I don't want to be the one to explain to a youngster why leading off her list of wishes with world peace is silly, since it ain't never going to happen. And that's when I came up with an idea that might get us to the point where it's not so silly.
It's one of those notions that makes me think I must have heard it before, it seems so obvious. So I'm putting a disclaimer on it right now: I may have seen this on a bumper sticker, or heard it in song lyrics. Quite possible. Matter of fact, I hope it's not original, but I can't trace it if so.
Here's my proposal. Before any war is declared, we have to clear it first with a bunch of kids. The presidents, congresses, generals and prime ministers of the world draw up their invasion plans, but in order for any conflict to get the green light, the situation has to first be presented to a kindergarten class in their country, and if you can convince that group of kids that the alleged bad guy deserves a "time out," then OK. Otherwise, work out your differences.
It's naive, I know. But like I said, I had a lot of time to think down there on the river and these are the kind of things you end up with. I'm not really kidding, though. Years ago I worked as a substitute teacher in a kindergarten class in a very rough neighborhood, and those kids were still full of innocence and a good, solid sense of right and wrong. Maybe our world leaders need a schedule that includes more snack time with juice and crackers, followed by a nap.
So there's my plan for world peace.

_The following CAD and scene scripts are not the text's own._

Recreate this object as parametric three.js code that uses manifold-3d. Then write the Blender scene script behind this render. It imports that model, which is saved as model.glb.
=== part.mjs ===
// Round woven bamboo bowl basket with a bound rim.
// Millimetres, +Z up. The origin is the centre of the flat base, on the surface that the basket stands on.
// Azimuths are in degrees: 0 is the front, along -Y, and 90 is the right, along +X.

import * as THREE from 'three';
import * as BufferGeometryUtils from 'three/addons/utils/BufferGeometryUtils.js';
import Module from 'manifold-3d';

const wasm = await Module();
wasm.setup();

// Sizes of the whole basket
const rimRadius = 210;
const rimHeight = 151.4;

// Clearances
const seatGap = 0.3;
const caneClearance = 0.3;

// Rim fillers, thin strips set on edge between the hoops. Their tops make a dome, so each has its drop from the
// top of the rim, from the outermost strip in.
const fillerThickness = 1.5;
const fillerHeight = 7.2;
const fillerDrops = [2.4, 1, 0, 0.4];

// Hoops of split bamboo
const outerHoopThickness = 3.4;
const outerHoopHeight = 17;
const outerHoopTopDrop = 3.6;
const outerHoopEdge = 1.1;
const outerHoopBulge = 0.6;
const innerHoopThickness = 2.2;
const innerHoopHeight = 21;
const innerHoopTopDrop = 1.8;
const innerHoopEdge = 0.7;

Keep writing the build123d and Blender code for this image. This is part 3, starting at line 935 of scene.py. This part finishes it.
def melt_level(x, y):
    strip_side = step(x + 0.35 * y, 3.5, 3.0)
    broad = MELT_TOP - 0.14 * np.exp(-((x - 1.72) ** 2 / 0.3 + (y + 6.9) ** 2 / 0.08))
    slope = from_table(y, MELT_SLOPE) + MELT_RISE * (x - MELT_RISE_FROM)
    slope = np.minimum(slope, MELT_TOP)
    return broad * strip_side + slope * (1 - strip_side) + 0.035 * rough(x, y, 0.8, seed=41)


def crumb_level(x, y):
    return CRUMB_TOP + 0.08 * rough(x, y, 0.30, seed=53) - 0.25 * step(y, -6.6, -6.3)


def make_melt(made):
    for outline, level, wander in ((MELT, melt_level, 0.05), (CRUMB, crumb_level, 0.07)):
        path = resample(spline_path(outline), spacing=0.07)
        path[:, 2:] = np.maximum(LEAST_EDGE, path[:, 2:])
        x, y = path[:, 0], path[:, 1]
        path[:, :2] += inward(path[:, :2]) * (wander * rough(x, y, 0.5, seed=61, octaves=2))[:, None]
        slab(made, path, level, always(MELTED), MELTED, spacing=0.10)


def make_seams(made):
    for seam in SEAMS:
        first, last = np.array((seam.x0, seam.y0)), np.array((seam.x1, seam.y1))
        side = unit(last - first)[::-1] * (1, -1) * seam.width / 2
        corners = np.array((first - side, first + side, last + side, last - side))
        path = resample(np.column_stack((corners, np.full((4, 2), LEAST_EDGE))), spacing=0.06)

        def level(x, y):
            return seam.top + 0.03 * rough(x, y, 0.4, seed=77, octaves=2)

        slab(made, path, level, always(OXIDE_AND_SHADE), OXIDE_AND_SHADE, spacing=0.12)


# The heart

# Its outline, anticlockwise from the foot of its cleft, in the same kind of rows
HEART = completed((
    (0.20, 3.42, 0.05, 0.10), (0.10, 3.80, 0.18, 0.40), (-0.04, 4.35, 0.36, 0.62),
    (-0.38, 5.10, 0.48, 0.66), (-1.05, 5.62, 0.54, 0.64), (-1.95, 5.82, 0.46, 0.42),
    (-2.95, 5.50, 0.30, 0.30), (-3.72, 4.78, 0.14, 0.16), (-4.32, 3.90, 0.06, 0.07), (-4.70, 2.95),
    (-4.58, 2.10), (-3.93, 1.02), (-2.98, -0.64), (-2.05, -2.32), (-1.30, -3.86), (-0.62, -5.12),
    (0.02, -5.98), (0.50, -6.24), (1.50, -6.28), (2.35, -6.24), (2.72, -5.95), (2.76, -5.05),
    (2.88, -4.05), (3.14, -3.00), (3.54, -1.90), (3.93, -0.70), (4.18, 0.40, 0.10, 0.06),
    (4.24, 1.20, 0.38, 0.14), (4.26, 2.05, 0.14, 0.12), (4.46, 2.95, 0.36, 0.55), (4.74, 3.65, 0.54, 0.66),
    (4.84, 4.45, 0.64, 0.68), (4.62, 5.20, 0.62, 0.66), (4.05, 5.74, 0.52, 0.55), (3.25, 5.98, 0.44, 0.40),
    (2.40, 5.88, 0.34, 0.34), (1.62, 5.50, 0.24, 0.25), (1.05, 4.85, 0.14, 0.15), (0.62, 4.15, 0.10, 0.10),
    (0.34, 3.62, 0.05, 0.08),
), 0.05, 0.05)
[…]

Kids as mediators. An advisory board of kindergartners. I've heard of youth leadership conferences and the like, with young adults getting involved. But it may be time for the United Nations to include and consult younger kids to help sort out our differences. If we're going to get along, that may be our best shot.
Then that wish on the message in the bottle might not be so far-fetched.
That's the kind of thinking you get with a whole afternoon of sitting on a riverbank. Maybe I should ask for a weed sprayer so I don't have that much time on my hands.